What’s also great about Wandersong is that any time the pace starts to wear a little thin, the game throws in something really unexpected to snap your attention back. This culminates in a segment that happens about halfway through the game, but I wouldn’t dare spoil this for anyone!

And while the basic flow of the game is the same throughout, each new environment throws small gimmicks at the player to slightly alter how they get from point A to point B and lightly cover each segment with a fresh coat of point. There are even changes on how the player navigates the world’s map, so a lot of thought was put into keep the game familiar while keeping things interesting for the player.

The platforming is also very forgiving in that the player can never truly die. If the bard falls from the platforming section, he is repositioned with very generous checkpoints, and puzzles are positioned in a way that they can not be messed up to cause a restart. Wandersong might not service those looking to be pushed to the limits of action and puzzle solving, but that clearly isn’t the point of the game, and it makes things very accessible to all kinds of players.

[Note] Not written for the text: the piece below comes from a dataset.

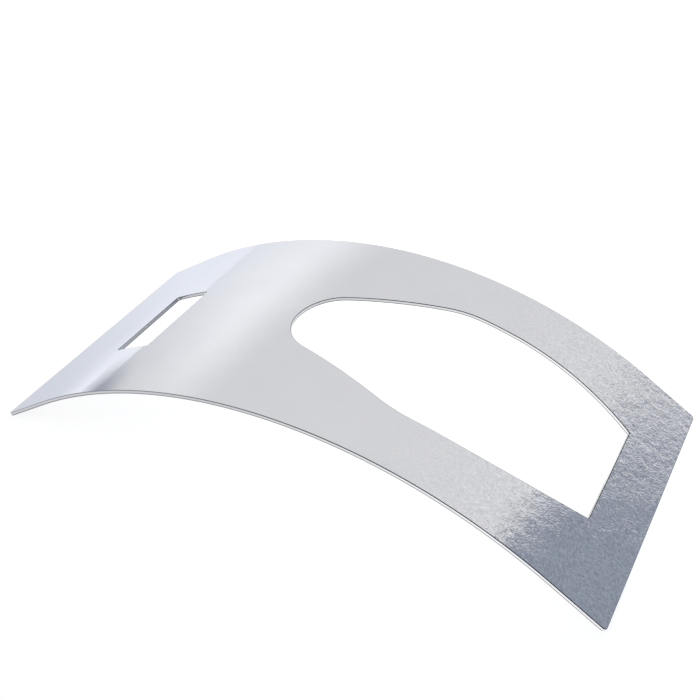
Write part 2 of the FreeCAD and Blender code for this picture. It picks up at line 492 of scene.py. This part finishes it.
def finish_pads():
    silicone = clear_silicone()
    for name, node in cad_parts.items():
        if name.startswith("pad_"):
            node.data.materials.clear()
            node.data.materials.append(silicone)


# ---------------------------------------------------------------- stage, light and camera

# Azimuth, elevation, half width, half height and fade in degrees, then the radiance
SOFT_BOXES = (
    (0, -4, 180, 9, 10, (0.90, 0.91, 0.93)),          # the haze along the floor's far edge
    (-16.3, 22, 50.9, 28, 4, (0.86, 0.86, 0.87)),     # the backdrop
    (-20, 6, 30.5, 17, 14, (1.18, 1.18, 1.19)),       # its brightest part, low down
    (-100, 30, 26, 24, 14, (0.72, 0.73, 0.75)),       # a panel off the neck end
    (98, 15, 20, 11, 10, (0.90, 0.92, 0.96)),         # a panel off the heel end
    (-165, 42, 24, 12, 10, (0.95, 0.95, 0.97)),       # a panel over the front
    (0, 90, 180, 18, 14, (0.90, 0.90, 0.91)),         # the light overhead
    (152, 38, 18, 14, 14, (0.17, 0.18, 0.21)),        # the dark spot behind the camera
)
ROOM_COLOUR = (0.34, 0.376, 0.447, 1)

FLAG_SIZE = (0.11, 0.15, 1)
FLAG_PLACE = (-0.509, 0.208, 0.055)
FLAG_FACING = Vector((0.819, -0.574, 0))
FLAG_COLOUR = (0.50, 0.52, 0.57, 1)

FLOOR_SIZE = 60
KEY_SIZE = 0.9
KEY_POWER = 3.0
KEY_PLACE = Vector((-0.5, -0.9, 1.3))             # from the middle of the holder


def fade_band(owner, value, middle, half, fade):
    """1 where the value is near the middle, and a soft fall to 0 past half on either side."""
    offset = add_node(owner, "ShaderNodeMath", operation="SUBTRACT")
    join(owner, value, offset.inputs[0])
    offset.inputs[1].default_value = middle
    away = add_node(owner, "ShaderNodeMath", operation="ABSOLUTE")
    join(owner, offset.outputs["Value"], away.inputs[0])
    return remap(owner, away.outputs["Value"], half - fade / 2, half + fade / 2, 1.0, 0.0)


def soft_box(world, direction, before, box):
    """Lays one soft-edged box of light over the room; azimuth 0 is behind the holder."""
    azimuth, elevation, half_width, half_height, fade = [math.radians(angle) for angle in box[:5]]
    turned = add_node(world, "ShaderNodeVectorRotate", rotation_type="Z_AXIS", angle=azimuth)
    join(world, direction, turned.inputs["Vector"])
    aim = axes(world, turned.outputs["Vector"])
    around = add_node(world, "ShaderNodeMath", operation="ARCTAN2")
    join(world, aim["X"], around.inputs[0])
    join(world, aim["Y"], around.inputs[1])
    rise = add_node(world, "ShaderNodeMath", operation="ARCSINE")
    join(world, aim["Z"], rise.inputs[0])
    across = fade_band(world, around.outputs["Value"], 0.0, half_width, fade)
    upward = fade_band(world, rise.outputs["Value"], elevation, half_height, fade)
    outside, inside, result = mix_colours(world, multiply(world, across, upward))
    join(world, before, outside)
    inside.default_value = (*box[5], 1)
    return result


def make_world():
    """A blue-grey room with soft boxes of light in it."""
    world = bpy.data.worlds.new("studio")
    world.use_nodes = True
    bpy.context.scene.world = world
    direction = add_node(world, "ShaderNodeTexCoord").outputs["Generated"]
    room = add_node(world, "ShaderNodeRGB")
    room.outputs["Color"].default_value = ROOM_COLOUR
    light = room.outputs["Color"]
    for box in SOFT_BOXES:
        light = soft_box(world, direction, light, box)
    join(world, light, world.node_tree.nodes["Background"].inputs["Color"])


def dark_card():
    """A dark card with edges that fade away."""
    material = bpy.data.materials.new("dark_card")
    material.use_nodes = True
    material.node_tree.nodes.clear()
    output = add_node(material, "ShaderNodeOutputMaterial")
    dark = add_node(material, "ShaderNodeEmission")
    dark.inputs["Color"].default_value = FLAG_COLOUR
    clear = add_node(material, "ShaderNodeBsdfTransparent")
    mix = add_node(material, "ShaderNodeMixShader")
    place = axes(material, add_node(material, "ShaderNodeUVMap").outputs["UV"])
    across, upward = [fade_band(material, place[axis], 0.5, 0.25, 0.5) for axis in ("X", "Y")]
    join(material, multiply(material, across, upward), mix.inputs["Fac"])
    join(material, clear.outputs["BSDF"], mix.inputs[1])
    join(material, dark.outputs["Emission"], mix.inputs[2])
    join(material, mix.outputs["Shader"], output.inputs["Surface"])
    return material


def make_flag():
    """A small dark card off the neck end, which the polish picks up as a smudge."""
    bpy.ops.object.select_all(action="DESELECT")
    bpy.ops.mesh.primitive_plane_add(size=1)
    flag = bpy.context.object
    flag.name = "flag"
    flag.scale = FLAG_SIZE
    flag.location = FLAG_PLACE
    flag.rotation_euler = FLAG_FACING.to_track_quat("Z", "Y").to_euler()
    flag.data.materials.append(dark_card())
    flag.visible_camera = False
    flag.visible_shadow = False
    settle(flag)


def pale_floor():
    """Matt and nearly white, and glowing with painted light that is a little brighter towards the back."""
    material, shader = new_material("pale_floor", roughness=0.9, specular_ior_level=0.1,
                                    base_color=(0.40, 0.40, 0.40, 1), emission_color=(1, 1, 1, 1))
    place = axes(material, add_node(material, "ShaderNodeTexCoord").outputs["Object"])
    # Painted light: the floor glows, more towards the back.
    join(material, remap(material, place["Y"], -0.08, 0.14, 0.76, 1.02), shader.inputs["Emission Strength"])
    return material


def make_floor():
    bpy.ops.object.select_all(action="DESELECT")
    bpy.ops.mesh.primitive_plane_add(size=FLOOR_SIZE)
    floor = bpy.context.object
    floor.name = "floor"
    floor.data.materials.append(pale_floor())


def make_key():
    key = bpy.data.lights.new("key", "AREA")
    key.shape = "RECTANGLE"
    key.size = KEY_SIZE
    key.size_y = KEY_SIZE
    key.energy = KEY_POWER
    lamp = bpy.data.objects.new("key", key)
    lamp.location = CENTRE + KEY_PLACE
    lamp.rotation_euler = KEY_PLACE.to_track_quat("Z", "Y").to_euler()
    bpy.context.scene.collection.objects.link(lamp)


def make_camera():
    azimuth, elevation = math.radians(VIEW_AZIMUTH), math.radians(VIEW_ELEVATION)
    level = math.cos(elevation)
    back = Vector((math.sin(azimuth) * level, -math.cos(azimuth) * level, math.sin(elevation)))
    data = bpy.data.cameras.new("camera")
    data.lens = LENS
    data.sensor_width = 36.0
    camera = bpy.data.objects.new("camera", data)
    camera.location = CENTRE + VIEW_AIM + back * VIEW_DISTANCE
    look = back.to_track_quat("Z", "Y") @ Quaternion((0, 0, 1), math.radians(-VIEW_ROLL))
    camera.rotation_euler = look.to_euler()
    bpy.context.scene.collection.objects.link(camera)
    bpy.context.scene.camera = camera
    bpy.context.scene.view_settings.view_transform = "Standard"


make_camera()
make_sheet()
finish_pads()
make_floor()
make_world()
make_flag()
make_key()

bpy.context.view_layer.update()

There were a few segments where, when the bard is in tight, enclosed spaces, the jumping physics were a little weird, but the control and gameplay of Wandersong is another piece of the game where everything comes together in a very satisfying way.

Wandersong can easily be a 10-12 hour experience for those looking to explore every nook and cranny the game has to offer. There are a ton of optional conversations the player can have with characters, and there are secrets in the game, such as going to out-of-the-way places to encounter a character that unlock a variety of goofy dances that awaken within the bard. The post-game of Wandersong might be considered a little light, but, considering the experience of getting to that point, I believe the game does a lot to tie up any loose ends as it possibly can and dedicated players will likely want to revisit at least some portions of the game and its story.

Simply put, Wandersong is one of my favorite games of 2018 so far, and it may very well be the best music-inspired platforming/action game I’ve ever played. It doesn’t quite serve the fanbase of timing-based rhythm gaming, but those looking for light-hearted storytelling, satisfying puzzle solving and a lot of variety will be pleased with this purchase. Wandersong puts forth an incredible presentation effort that is highlighted by very effective use of detail and creates a fleshed-out world that I think a lot of players will actually care about by the end of the game.